If you want a classic that feels huge, dramatic, and immediately readable, this is probably the safest recommendation on the list. And the one that made me fall in love with reading.
Frankenstein by Mary Shelley

Mary Shelley’s novel never really leaves culture, but 2026 is still a very good year to return to it.
Part of that is the afterglow of adaptation momentum. Guillermo del Toro’s Frankenstein arrived on Netflix in November 2025, which has helped push readers back toward Shelley’s original novel and reminded a lot of people that the book is much richer than the flattened pop-culture image of “Frankenstein” as merely a monster with bolts in his neck.
But the deeper reason is that the novel remains astonishingly modern in its anxieties. Creation without responsibility, knowledge without wisdom, abandonment, artificial life, the ethical failure of the maker: Frankenstein keeps speaking to eras obsessed with invention.
It is also far more emotional than many people remember. The creature is one of the most painful figures in nineteenth-century fiction.
A Tale of Two Cities by Charles Dickens

Dickens is never very far from the screen too, but A Tale of Two Cities has an especially timely reason to be read in 2026.
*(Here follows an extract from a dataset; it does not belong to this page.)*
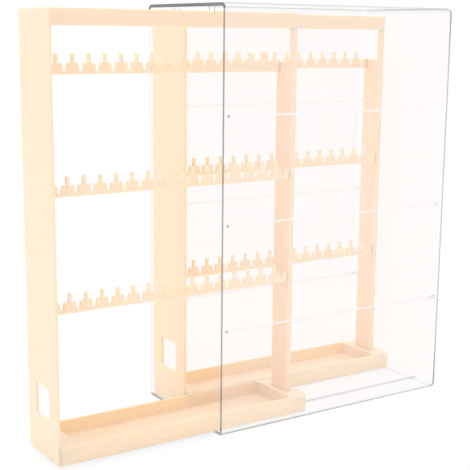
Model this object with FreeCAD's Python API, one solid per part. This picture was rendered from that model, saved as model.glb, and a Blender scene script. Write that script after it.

A new four-part adaptation starring Kit Harington, François Civil, and Mirren Mack is officially set to air on the BBC in the UK and MGM+ in the US in 2026. That makes this a strong year to revisit one of Dickens’ darkest and most famous historical novels before the new version reframes it for a television audience.
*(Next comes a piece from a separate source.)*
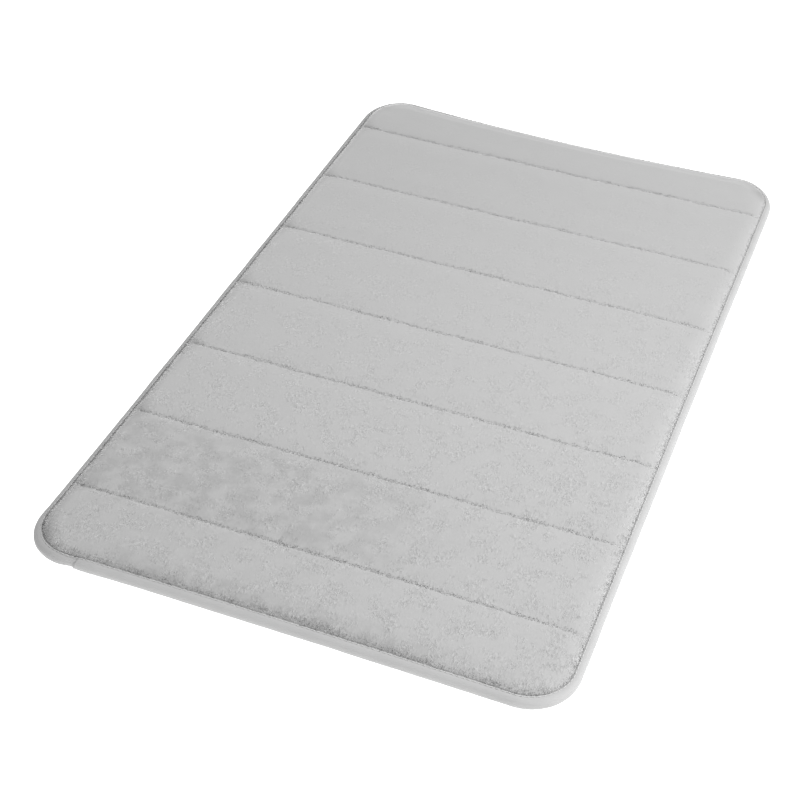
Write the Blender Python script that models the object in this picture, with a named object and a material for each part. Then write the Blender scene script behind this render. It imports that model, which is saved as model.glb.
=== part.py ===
"""Quilted memory-foam bath mat.

A slab of foam lies between a pile-fabric cover and a non-slip backing fabric. Seven seams cross
the mat and quilt the cover to the foam. A tape folded round the edge binds the three layers.
Metres, +Z up. The origin is on the floor, under the middle of the mat. The long side runs along Y.
"""

import math

import bmesh
import bpy

# Overall size
MAT_WIDTH = 0.508
MAT_LENGTH = 0.864
PAD_HEIGHT = 0.0205
CORNER_RADIUS = 0.048

# Layers
COVER_THICKNESS = 0.0022
BASE_THICKNESS = 0.001
PAD_SIDE_RUN = 0.014
PAD_SIDE_POWER = 2.2
BASE_RISE_RUN = 0.0031

# Edge binding: a folded tape, its ends near the front-left corner
BINDING_HEIGHT = 0.0142
BINDING_REACH = 0.0078
BINDING_POWER = 3.0
TAPE_THICKNESS = 0.0012
TAPE_LAP_FROM_LEFT = 0.054
SEAM_TO_TAPE_EDGE = 0.0015
LAYER_EDGE_SHARE = 0.68

# Cross seams
SEAM_COUNT = 7
END_CHANNEL = 0.0816
SEAM_SHIFT = 0.0035
GROOVE_DEPTH = 0.004
GROOVE_HALF_WIDTH = 0.008

# Thread and fits
THREAD_DIAMETER = 0.0006
GAP = 0.0003
FLOOR_CLEARANCE = 0.0001

# Fineness of the shapes
CORNER_STEPS = 7
SIDE_STEPS = 5
FOLD_STEPS = 10
GROOVE_STEPS = 8
CUTTER_MARGIN = 0.002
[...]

And despite its reputation as a school-text classic, A Tale of Two Cities remains a gripping book. It is about revolution, sacrifice, doubling, resurrection, class violence, and the moral pressure of history. It also contains one of the most famous acts of self-sacrifice in English literature, while remaining full of fear, crowd psychology, and political instability. It is full of fear, crowd psychology, and political instability.
If 2026 ends up bringing the French Revolution back into cultural conversation, this is the novel most likely to benefit.
The Picture of Dorian Gray by Oscar Wilde

A culture obsessed with surfaces, youth, performance, self-display, and moral detachment hardly needs much help finding its way back to Wilde.
That is why The Picture of Dorian Gray feels so current in 2026. New stage interest and fresh adaptation energy are helping keep it visible, but frankly the novel barely needs an excuse. It already reads like a book written for an age of self-curation.
It is witty, poisonous, seductive, and much darker than the elegant quotations usually pulled from it. Wilde understands charm as a force that can become corruptive. He also understands that aestheticism can be both liberating and morally evasive.
If you have never read it, 2026 is a perfect year to correct that. If you have read it already, it is one of those rare classics that becomes increasingly contemporary the more vain the culture gets.
Final thoughts
The best reason to read classics in 2026 is timing.
This year gives you a rare convergence of renewed adaptations, revived public attention, and novels that still feel electrically alive once you strip away their academic packaging. And if there is one lesson in all this, it is that the original book is usually stranger, harsher, funnier, or more radical than its popular image suggests.
So yes, read The Odyssey before Nolan gets there. Then keep going.
Read the Brontës before discourse domesticates them. Read Austen before the algorithm turns her into posture. Read Dumas because narrative pleasure is not a lesser pleasure. Read Shelley, Stoker, and Wilde because the gothic never really went away, and 2026 seems determined to prove it.
The classics are back, once again. The best move is to meet them on the page first.